Collected material >>
········
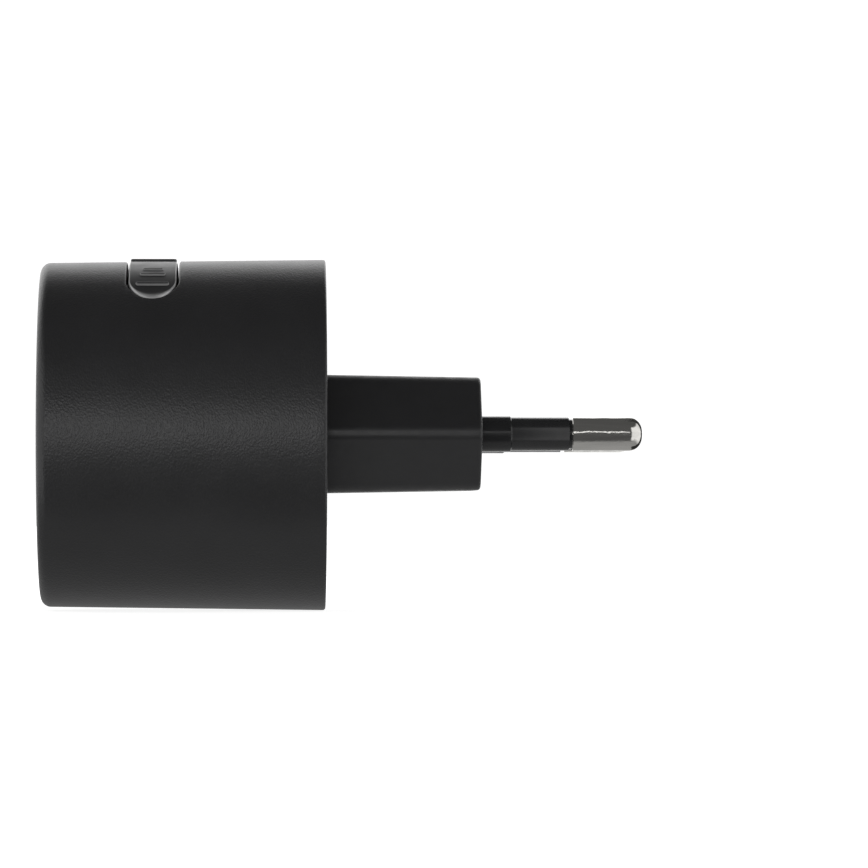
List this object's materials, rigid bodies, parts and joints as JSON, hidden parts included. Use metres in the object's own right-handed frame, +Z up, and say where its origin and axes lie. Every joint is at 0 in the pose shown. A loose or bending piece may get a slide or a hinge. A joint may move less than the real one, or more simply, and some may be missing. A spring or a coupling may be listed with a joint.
{
  "type": "plug-in door chime",
  "caption": "Round plug-in door chime receiver with a rocker button on top, a perforated speaker front and a two-pin mains plug on its back.",
  "frame": {"origin": "centre of the plug block's face, from which the two pins stand out", "axes": "+X along the plug pins towards the socket, +Z up towards the rocker button, +Y to the side, along the line between the pins"},
  "size_m": [0.0706, 0.0414, 0.0415],
  "materials": {
    "case_abs": "moulded black ABS with a fine spark-eroded texture, about 0.6 roughness",
    "button_abs": "moulded black ABS, a little smoother than the case",
    "plug_plastic": "smooth satin black polycarbonate blend",
    "sleeve_plastic": "smooth black insulation moulded on the pin",
    "nickel": "nickel-plated brass, softly polished",
    "screw_steel": "zinc-plated steel",
    "acoustic_cloth": "fine black woven cloth",
    "clear_acrylic": "clear acrylic",
    "silicone": "matt grey silicone",
    "board_laminate": "green solder mask over glass-fibre laminate",
    "header_strip": "black nylon strip with gilt pins",
    "retainer_nylon": "natural nylon",
    "ferrite": "sintered ferrite",
    "winding_tape": "yellow polyester tape",
    "film_capacitor": "yellow moulded box",
    "capacitor_sleeve": "shrunk PVC sleeve over an aluminium can",
    "varistor_coat": "dipped blue epoxy",
    "resistor_coat": "flameproof grey-green coating",
    "chip_epoxy": "black moulding compound",
    "chip_ceramic": "tan ceramic with tinned ends",
    "lamp_epoxy": "white lamp package",
    "tinned_steel": "tinned sheet steel",
    "copper_wire": "bare copper wire",
    "foam": "closed-cell foam",
    "surround_rubber": "thin black rubber",
    "basket_steel": "pressed steel basket",
    "magnet": "nickel-plated magnet",
    "paper_cone": "pressed paper",
    "clamp_plastic": "black nylon",
    "wire_brown": "brown PVC insulation",
    "wire_blue": "blue PVC insulation",
    "wire_red": "red PVC insulation",
    "wire_black": "black PVC insulation"
  },
  "bodies": {
    "case": {"housing": "case_abs", "front_grille": "case_abs", "grille_cloth": "acoustic_cloth", "light_guide": "clear_acrylic", "rear_cover": "plug_plastic", "cover_screws": "screw_steel", "pin_left": "nickel", "pin_right": "nickel", "pin_sleeve_left": "sleeve_plastic", "pin_sleeve_right": "sleeve_plastic", "pin_retainer": "retainer_nylon", "retainer_screw": "screw_steel", "rocker_axle": "screw_steel", "rubber_keypad": "silicone", "button_board": "board_laminate", "board_header": "header_strip", "main_board": "board_laminate", "board_screws": "screw_steel", "transformer_core": "ferrite", "transformer_coil": "winding_tape", "mains_capacitor": "film_capacitor", "bulk_capacitor": "capacitor_sleeve", "output_capacitor": "capacitor_sleeve", "varistor": "varistor_coat", "fuse_resistor": "resistor_coat", "bridge_rectifier": "chip_epoxy", "sound_chip": "chip_epoxy", "small_resistors": "chip_ceramic", "status_led": "lamp_epoxy", "radio_board": "board_laminate", "radio_shield": "tinned_steel", "antenna_coil": "copper_wire", "speaker_gasket": "foam", "speaker_surround": "surround_rubber", "speaker_frame": "basket_steel", "speaker_yoke": "tinned_steel", "speaker_magnet": "magnet", "speaker_pole_plate": "tinned_steel", "speaker_clamp": "clamp_plastic", "clamp_screws": "screw_steel", "live_wire": "wire_brown", "neutral_wire": "wire_blue", "speaker_lead_plus": "wire_red", "speaker_lead_minus": "wire_black"},
    "rocker": {"rocker_button": "button_abs"},
    "cone": {"speaker_cone": "paper_cone", "voice_coil": "copper_wire"}
  },
  "joints": [
    {"name": "rocker_tilt", "type": "hinge", "parent": "case", "child": "rocker", "pos_m": [-0.0383, 0, 0.0172], "axis": [1, 0, 0], "range_deg": [-2.2, 2.2], "stiffness_Nm_per_rad": 0.5, "deforming": ["rubber_keypad"]},
    {"name": "cone_travel", "type": "slide", "parent": "case", "child": "cone", "axis": [1, 0, 0], "range_m": [-0.0003, 0.0003], "stiffness_N_per_m": 1500, "deforming": ["speaker_surround"]}
  ]
}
········
Your goal >>
Pull out all lines in the data above that include "origin".

Answer for the task >>
List this object's materials, rigid bodies, parts and joints as JSON, hidden parts included. Use metres in the object's own right-handed frame, +Z up, and say where its origin and axes lie. Every joint is at 0 in the pose shown. A loose or bending piece may get a slide or a hinge. A joint may move less than the real one, or more simply, and some may be missing. A spring or a coupling may be listed with a joint.
  "frame": {"origin": "centre of the plug block's face, from which the two pins stand out", "axes": "+X along the plug pins towards the socket, +Z up towards the rocker button, +Y to the side, along the line between the pins"},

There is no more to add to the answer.